## begin Data extract
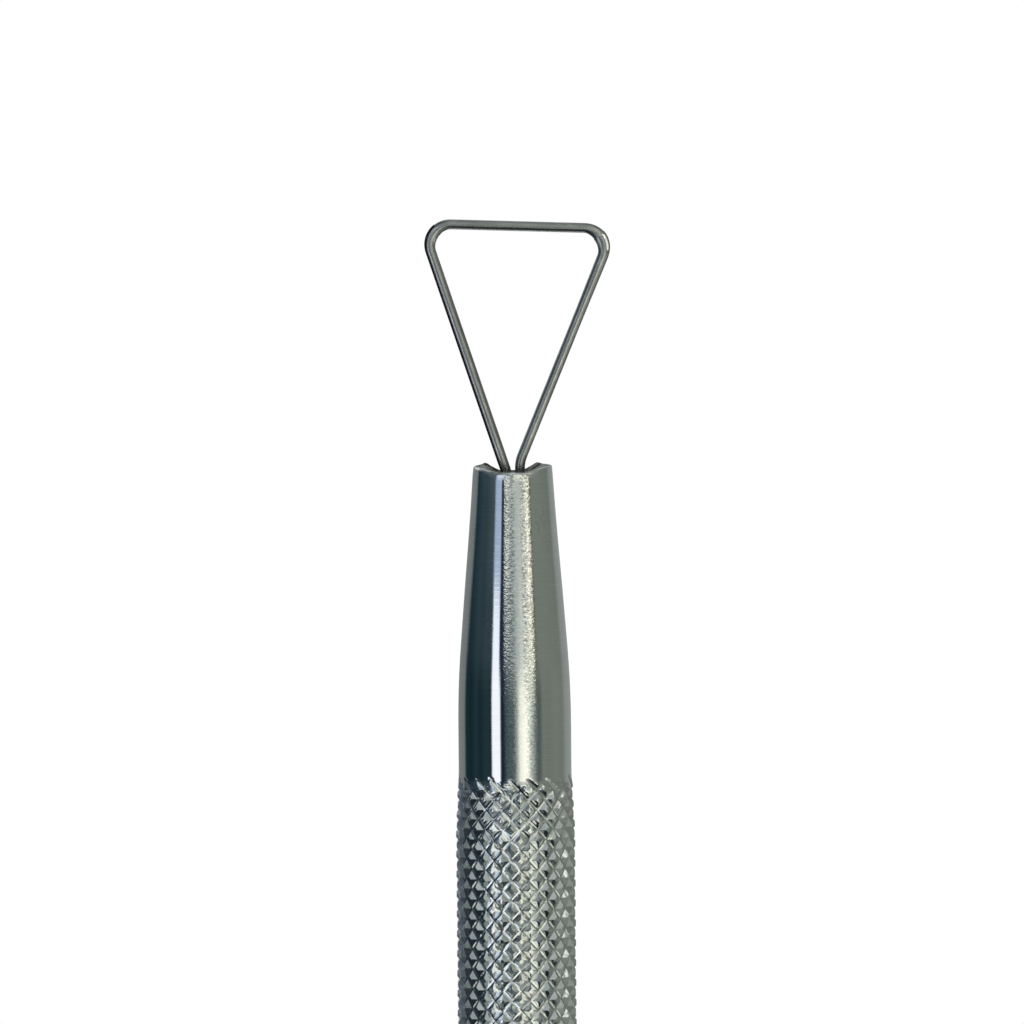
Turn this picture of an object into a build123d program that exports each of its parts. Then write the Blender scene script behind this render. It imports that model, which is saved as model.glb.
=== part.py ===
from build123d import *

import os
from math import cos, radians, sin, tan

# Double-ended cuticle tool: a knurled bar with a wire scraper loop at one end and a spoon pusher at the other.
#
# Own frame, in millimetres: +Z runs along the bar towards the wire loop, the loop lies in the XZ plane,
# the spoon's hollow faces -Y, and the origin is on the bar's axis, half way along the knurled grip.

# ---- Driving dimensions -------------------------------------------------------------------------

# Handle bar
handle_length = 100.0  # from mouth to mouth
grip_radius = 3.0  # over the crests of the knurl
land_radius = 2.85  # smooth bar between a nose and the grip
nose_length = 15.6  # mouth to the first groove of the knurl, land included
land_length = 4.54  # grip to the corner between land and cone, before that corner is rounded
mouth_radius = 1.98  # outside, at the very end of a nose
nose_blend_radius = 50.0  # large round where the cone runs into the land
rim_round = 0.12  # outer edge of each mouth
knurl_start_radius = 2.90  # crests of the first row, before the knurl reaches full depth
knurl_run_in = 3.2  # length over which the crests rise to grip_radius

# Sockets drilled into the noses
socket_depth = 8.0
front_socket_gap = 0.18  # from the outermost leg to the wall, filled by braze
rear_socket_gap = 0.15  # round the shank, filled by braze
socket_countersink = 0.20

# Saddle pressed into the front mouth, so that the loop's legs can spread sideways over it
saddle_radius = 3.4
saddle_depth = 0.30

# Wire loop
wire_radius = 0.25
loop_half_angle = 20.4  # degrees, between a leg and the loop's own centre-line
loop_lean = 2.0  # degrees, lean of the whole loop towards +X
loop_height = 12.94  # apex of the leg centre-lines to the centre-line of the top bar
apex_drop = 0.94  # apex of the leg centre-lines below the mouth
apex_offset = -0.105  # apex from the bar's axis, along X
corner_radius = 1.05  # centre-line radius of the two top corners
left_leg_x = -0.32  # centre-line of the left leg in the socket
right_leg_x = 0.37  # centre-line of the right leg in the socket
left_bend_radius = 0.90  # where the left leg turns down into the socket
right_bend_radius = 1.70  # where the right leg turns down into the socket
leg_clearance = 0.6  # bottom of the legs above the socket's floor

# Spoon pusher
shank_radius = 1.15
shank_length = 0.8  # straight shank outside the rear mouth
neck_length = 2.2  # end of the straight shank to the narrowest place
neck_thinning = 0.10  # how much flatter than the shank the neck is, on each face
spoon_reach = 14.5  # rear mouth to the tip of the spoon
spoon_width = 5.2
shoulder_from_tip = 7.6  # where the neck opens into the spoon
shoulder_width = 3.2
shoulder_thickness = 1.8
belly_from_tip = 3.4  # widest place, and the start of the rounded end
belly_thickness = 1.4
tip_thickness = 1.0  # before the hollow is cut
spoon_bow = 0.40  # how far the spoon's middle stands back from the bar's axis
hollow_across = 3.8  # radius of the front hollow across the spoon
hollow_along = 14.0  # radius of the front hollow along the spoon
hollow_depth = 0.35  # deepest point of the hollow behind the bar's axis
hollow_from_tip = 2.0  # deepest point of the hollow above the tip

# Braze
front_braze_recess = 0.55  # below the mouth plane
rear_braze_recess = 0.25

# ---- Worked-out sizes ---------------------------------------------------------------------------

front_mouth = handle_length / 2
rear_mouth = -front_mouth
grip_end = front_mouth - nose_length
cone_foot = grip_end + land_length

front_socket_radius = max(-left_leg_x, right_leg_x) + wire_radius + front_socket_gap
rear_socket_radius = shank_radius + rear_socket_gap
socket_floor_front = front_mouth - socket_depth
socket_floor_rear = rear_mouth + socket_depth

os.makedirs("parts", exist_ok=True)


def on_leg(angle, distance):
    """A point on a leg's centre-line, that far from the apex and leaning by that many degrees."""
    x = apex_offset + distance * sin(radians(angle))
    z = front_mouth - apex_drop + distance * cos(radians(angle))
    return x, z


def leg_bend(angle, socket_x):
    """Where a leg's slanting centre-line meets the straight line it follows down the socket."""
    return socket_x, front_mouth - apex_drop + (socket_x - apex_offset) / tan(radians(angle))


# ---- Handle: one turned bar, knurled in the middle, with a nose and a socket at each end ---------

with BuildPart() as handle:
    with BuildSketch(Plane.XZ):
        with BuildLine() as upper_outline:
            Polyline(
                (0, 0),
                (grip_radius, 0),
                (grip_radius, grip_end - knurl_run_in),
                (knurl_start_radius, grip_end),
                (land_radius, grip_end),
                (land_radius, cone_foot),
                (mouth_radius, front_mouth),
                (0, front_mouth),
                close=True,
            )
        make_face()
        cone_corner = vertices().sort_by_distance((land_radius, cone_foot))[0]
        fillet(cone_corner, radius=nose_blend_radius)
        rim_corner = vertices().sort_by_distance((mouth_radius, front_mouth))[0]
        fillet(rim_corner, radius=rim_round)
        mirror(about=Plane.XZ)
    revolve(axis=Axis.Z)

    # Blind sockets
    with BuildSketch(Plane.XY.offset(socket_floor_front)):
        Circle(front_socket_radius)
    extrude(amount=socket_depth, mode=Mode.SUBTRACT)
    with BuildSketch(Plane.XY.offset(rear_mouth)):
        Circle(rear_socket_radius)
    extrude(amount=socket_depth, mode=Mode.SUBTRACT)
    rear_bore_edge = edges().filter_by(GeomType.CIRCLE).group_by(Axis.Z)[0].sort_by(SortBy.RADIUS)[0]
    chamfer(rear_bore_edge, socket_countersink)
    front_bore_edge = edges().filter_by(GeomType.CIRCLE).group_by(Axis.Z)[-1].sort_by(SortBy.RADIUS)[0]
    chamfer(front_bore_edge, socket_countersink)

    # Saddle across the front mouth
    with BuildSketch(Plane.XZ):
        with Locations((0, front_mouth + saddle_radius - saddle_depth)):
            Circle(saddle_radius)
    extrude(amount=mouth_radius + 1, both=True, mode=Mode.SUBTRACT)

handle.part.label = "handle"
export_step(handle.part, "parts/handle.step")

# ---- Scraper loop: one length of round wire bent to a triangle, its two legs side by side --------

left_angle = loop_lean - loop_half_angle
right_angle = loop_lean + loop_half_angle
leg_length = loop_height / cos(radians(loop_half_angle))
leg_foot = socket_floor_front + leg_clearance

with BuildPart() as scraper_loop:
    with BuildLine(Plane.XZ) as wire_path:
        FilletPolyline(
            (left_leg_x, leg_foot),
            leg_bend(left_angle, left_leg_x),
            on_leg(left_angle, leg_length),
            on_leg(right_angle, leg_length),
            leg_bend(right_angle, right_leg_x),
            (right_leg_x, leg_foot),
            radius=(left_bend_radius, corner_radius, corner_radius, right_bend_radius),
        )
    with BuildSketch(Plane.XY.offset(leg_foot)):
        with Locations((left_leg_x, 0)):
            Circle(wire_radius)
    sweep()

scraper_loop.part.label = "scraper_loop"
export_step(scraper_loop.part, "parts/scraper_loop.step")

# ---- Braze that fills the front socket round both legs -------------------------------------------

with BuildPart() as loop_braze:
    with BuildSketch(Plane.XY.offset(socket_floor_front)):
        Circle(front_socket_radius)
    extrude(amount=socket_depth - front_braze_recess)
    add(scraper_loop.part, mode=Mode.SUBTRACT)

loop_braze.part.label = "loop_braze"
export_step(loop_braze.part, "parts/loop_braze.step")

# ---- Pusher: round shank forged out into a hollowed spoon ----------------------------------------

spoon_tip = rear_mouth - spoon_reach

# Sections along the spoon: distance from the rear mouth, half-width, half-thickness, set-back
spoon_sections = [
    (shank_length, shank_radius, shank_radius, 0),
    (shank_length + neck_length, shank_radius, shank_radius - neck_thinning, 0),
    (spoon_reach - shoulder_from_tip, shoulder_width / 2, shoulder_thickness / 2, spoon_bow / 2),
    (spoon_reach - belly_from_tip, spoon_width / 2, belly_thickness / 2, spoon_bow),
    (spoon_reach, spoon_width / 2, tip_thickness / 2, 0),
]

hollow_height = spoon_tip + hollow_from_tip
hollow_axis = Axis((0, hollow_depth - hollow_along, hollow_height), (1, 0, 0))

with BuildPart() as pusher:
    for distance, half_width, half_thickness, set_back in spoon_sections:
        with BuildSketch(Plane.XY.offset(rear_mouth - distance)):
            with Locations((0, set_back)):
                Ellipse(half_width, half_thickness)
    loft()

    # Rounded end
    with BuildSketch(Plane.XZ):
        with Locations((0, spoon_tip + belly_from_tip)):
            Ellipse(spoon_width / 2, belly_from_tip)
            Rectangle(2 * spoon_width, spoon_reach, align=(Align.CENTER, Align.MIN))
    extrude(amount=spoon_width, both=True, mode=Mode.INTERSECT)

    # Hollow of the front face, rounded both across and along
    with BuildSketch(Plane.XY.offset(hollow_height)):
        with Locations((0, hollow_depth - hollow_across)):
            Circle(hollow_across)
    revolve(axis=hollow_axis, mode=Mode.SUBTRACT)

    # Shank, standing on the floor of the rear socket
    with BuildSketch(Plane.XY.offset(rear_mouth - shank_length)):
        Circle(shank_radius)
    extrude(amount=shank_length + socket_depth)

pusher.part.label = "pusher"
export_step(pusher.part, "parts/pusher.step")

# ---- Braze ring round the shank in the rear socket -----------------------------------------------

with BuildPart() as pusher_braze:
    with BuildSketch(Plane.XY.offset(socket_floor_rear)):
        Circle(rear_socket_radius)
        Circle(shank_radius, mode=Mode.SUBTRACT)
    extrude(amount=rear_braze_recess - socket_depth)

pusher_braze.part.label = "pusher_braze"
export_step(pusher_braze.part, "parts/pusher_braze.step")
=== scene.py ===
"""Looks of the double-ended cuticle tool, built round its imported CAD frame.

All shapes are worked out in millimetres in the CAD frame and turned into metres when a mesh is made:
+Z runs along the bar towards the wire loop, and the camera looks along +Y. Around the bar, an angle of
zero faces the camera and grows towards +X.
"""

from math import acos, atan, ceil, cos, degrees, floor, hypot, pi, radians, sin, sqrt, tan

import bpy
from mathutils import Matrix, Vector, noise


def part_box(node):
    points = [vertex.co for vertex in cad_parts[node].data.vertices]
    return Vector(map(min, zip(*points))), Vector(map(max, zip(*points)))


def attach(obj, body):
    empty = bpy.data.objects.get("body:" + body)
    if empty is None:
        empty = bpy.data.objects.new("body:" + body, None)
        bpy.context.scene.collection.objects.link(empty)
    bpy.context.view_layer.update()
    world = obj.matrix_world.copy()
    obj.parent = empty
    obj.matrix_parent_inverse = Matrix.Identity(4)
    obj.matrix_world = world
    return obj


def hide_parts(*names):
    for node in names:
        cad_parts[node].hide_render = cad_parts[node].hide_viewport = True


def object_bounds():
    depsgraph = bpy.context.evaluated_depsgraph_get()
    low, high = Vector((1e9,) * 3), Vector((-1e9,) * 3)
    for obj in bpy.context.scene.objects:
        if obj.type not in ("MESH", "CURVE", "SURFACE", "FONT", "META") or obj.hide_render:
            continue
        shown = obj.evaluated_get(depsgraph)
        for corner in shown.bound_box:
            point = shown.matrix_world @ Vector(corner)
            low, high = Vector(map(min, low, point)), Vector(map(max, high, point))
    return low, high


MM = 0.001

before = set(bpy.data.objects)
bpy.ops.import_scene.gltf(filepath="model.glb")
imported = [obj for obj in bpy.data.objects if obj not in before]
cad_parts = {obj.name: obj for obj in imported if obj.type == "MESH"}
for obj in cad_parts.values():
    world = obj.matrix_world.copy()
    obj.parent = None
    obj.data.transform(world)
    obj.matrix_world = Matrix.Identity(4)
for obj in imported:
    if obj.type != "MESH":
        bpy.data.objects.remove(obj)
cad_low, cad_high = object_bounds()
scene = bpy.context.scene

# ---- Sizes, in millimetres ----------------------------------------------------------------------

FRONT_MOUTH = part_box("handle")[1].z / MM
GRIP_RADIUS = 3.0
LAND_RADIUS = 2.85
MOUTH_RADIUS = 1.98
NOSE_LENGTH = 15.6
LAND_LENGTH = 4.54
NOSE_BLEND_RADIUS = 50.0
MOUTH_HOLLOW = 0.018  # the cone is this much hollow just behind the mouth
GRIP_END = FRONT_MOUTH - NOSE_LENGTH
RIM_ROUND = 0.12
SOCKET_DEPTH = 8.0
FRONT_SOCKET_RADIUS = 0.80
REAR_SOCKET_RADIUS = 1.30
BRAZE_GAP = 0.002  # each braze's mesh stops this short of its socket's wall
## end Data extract
▶ [Written task]: Print exactly the lines from the line with "# ---- Braze ring" to the line with "from mathutils import Matrix, Vector, noise", both included, and nothing else.

▶ [Correct answer]:
# ---- Braze ring round the shank in the rear socket -----------------------------------------------

with BuildPart() as pusher_braze:
    with BuildSketch(Plane.XY.offset(socket_floor_rear)):
        Circle(rear_socket_radius)
        Circle(shank_radius, mode=Mode.SUBTRACT)
    extrude(amount=rear_braze_recess - socket_depth)

pusher_braze.part.label = "pusher_braze"
export_step(pusher_braze.part, "parts/pusher_braze.step")
=== scene.py ===
"""Looks of the double-ended cuticle tool, built round its imported CAD frame.

All shapes are worked out in millimetres in the CAD frame and turned into metres when a mesh is made:
+Z runs along the bar towards the wire loop, and the camera looks along +Y. Around the bar, an angle of
zero faces the camera and grows towards +X.
"""

from math import acos, atan, ceil, cos, degrees, floor, hypot, pi, radians, sin, sqrt, tan

import bpy
from mathutils import Matrix, Vector, noise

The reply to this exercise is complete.